**The request**
Your task is to write out the complete listing exactly as it is shown.

**Provided material**
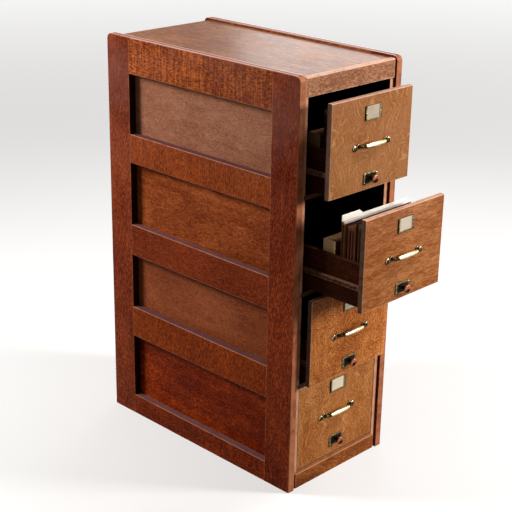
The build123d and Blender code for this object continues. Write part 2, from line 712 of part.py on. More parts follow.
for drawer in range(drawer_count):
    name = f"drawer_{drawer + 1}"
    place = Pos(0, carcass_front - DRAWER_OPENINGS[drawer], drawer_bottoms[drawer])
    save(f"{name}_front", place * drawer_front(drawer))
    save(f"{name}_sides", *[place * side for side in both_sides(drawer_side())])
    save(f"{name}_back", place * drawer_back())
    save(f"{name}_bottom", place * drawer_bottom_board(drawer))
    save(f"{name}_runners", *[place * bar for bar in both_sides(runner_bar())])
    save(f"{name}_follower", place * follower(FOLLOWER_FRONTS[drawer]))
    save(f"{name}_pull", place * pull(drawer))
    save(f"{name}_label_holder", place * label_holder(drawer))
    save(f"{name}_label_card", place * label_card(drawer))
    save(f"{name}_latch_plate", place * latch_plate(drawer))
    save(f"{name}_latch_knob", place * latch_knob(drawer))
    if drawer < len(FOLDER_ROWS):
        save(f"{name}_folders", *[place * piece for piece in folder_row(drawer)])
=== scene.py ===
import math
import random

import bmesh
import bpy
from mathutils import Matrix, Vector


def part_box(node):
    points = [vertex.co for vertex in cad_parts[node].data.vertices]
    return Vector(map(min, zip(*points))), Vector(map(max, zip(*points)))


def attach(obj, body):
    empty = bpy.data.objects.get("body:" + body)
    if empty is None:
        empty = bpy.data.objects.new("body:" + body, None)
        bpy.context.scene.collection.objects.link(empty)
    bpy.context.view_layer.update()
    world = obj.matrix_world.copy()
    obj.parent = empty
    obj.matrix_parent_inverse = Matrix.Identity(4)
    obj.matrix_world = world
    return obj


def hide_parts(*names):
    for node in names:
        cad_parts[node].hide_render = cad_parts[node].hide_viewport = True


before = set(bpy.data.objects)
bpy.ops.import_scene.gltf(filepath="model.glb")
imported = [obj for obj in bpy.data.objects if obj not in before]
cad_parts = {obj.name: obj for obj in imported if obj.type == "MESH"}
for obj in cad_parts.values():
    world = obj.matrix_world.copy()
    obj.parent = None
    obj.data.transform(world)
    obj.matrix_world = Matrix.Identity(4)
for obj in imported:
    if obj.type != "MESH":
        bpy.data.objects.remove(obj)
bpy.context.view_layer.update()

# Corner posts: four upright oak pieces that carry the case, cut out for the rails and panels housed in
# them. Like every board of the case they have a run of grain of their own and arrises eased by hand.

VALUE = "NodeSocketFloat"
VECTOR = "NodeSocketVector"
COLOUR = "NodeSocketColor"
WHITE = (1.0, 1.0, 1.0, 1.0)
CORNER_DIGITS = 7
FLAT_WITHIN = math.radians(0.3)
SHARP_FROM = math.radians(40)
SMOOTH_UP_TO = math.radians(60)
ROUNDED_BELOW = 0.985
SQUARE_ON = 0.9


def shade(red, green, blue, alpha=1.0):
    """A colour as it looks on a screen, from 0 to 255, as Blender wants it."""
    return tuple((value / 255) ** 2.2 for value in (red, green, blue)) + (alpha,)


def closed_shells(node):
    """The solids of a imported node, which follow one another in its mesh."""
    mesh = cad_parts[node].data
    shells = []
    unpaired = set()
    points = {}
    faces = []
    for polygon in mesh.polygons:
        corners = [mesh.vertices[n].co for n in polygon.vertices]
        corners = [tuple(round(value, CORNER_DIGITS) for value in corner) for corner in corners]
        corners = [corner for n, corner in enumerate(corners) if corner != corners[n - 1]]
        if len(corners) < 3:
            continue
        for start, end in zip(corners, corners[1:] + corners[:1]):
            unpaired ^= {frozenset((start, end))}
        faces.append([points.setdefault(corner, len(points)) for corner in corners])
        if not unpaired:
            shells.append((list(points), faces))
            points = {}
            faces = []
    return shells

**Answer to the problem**
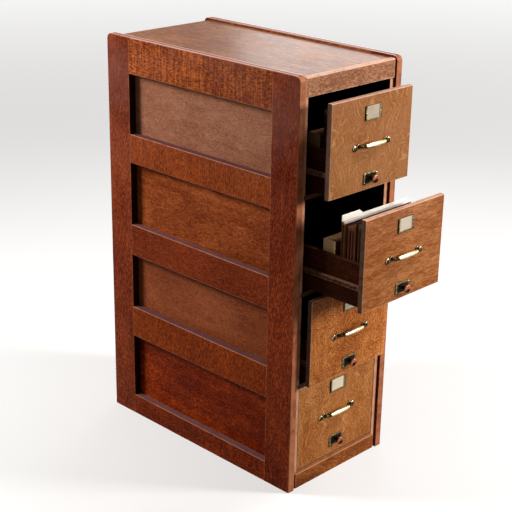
The build123d and Blender code for this object continues. Write part 2, from line 712 of part.py on. More parts follow.
for drawer in range(drawer_count):
    name = f"drawer_{drawer + 1}"
    place = Pos(0, carcass_front - DRAWER_OPENINGS[drawer], drawer_bottoms[drawer])
    save(f"{name}_front", place * drawer_front(drawer))
    save(f"{name}_sides", *[place * side for side in both_sides(drawer_side())])
    save(f"{name}_back", place * drawer_back())
    save(f"{name}_bottom", place * drawer_bottom_board(drawer))
    save(f"{name}_runners", *[place * bar for bar in both_sides(runner_bar())])
    save(f"{name}_follower", place * follower(FOLLOWER_FRONTS[drawer]))
    save(f"{name}_pull", place * pull(drawer))
    save(f"{name}_label_holder", place * label_holder(drawer))
    save(f"{name}_label_card", place * label_card(drawer))
    save(f"{name}_latch_plate", place * latch_plate(drawer))
    save(f"{name}_latch_knob", place * latch_knob(drawer))
    if drawer < len(FOLDER_ROWS):
        save(f"{name}_folders", *[place * piece for piece in folder_row(drawer)])
=== scene.py ===
import math
import random

import bmesh
import bpy
from mathutils import Matrix, Vector


def part_box(node):
    points = [vertex.co for vertex in cad_parts[node].data.vertices]
    return Vector(map(min, zip(*points))), Vector(map(max, zip(*points)))


def attach(obj, body):
    empty = bpy.data.objects.get("body:" + body)
    if empty is None:
        empty = bpy.data.objects.new("body:" + body, None)
        bpy.context.scene.collection.objects.link(empty)
    bpy.context.view_layer.update()
    world = obj.matrix_world.copy()
    obj.parent = empty
    obj.matrix_parent_inverse = Matrix.Identity(4)
    obj.matrix_world = world
    return obj


def hide_parts(*names):
    for node in names:
        cad_parts[node].hide_render = cad_parts[node].hide_viewport = True


before = set(bpy.data.objects)
bpy.ops.import_scene.gltf(filepath="model.glb")
imported = [obj for obj in bpy.data.objects if obj not in before]
cad_parts = {obj.name: obj for obj in imported if obj.type == "MESH"}
for obj in cad_parts.values():
    world = obj.matrix_world.copy()
    obj.parent = None
    obj.data.transform(world)
    obj.matrix_world = Matrix.Identity(4)
for obj in imported:
    if obj.type != "MESH":
        bpy.data.objects.remove(obj)
bpy.context.view_layer.update()

# Corner posts: four upright oak pieces that carry the case, cut out for the rails and panels housed in
# them. Like every board of the case they have a run of grain of their own and arrises eased by hand.

VALUE = "NodeSocketFloat"
VECTOR = "NodeSocketVector"
COLOUR = "NodeSocketColor"
WHITE = (1.0, 1.0, 1.0, 1.0)
CORNER_DIGITS = 7
FLAT_WITHIN = math.radians(0.3)
SHARP_FROM = math.radians(40)
SMOOTH_UP_TO = math.radians(60)
ROUNDED_BELOW = 0.985
SQUARE_ON = 0.9


def shade(red, green, blue, alpha=1.0):
    """A colour as it looks on a screen, from 0 to 255, as Blender wants it."""
    return tuple((value / 255) ** 2.2 for value in (red, green, blue)) + (alpha,)


def closed_shells(node):
    """The solids of a imported node, which follow one another in its mesh."""
    mesh = cad_parts[node].data
    shells = []
    unpaired = set()
    points = {}
    faces = []
    for polygon in mesh.polygons:
        corners = [mesh.vertices[n].co for n in polygon.vertices]
        corners = [tuple(round(value, CORNER_DIGITS) for value in corner) for corner in corners]
        corners = [corner for n, corner in enumerate(corners) if corner != corners[n - 1]]
        if len(corners) < 3:
            continue
        for start, end in zip(corners, corners[1:] + corners[:1]):
            unpaired ^= {frozenset((start, end))}
        faces.append([points.setdefault(corner, len(points)) for corner in corners])
        if not unpaired:
            shells.append((list(points), faces))
            points = {}
            faces = []
    return shells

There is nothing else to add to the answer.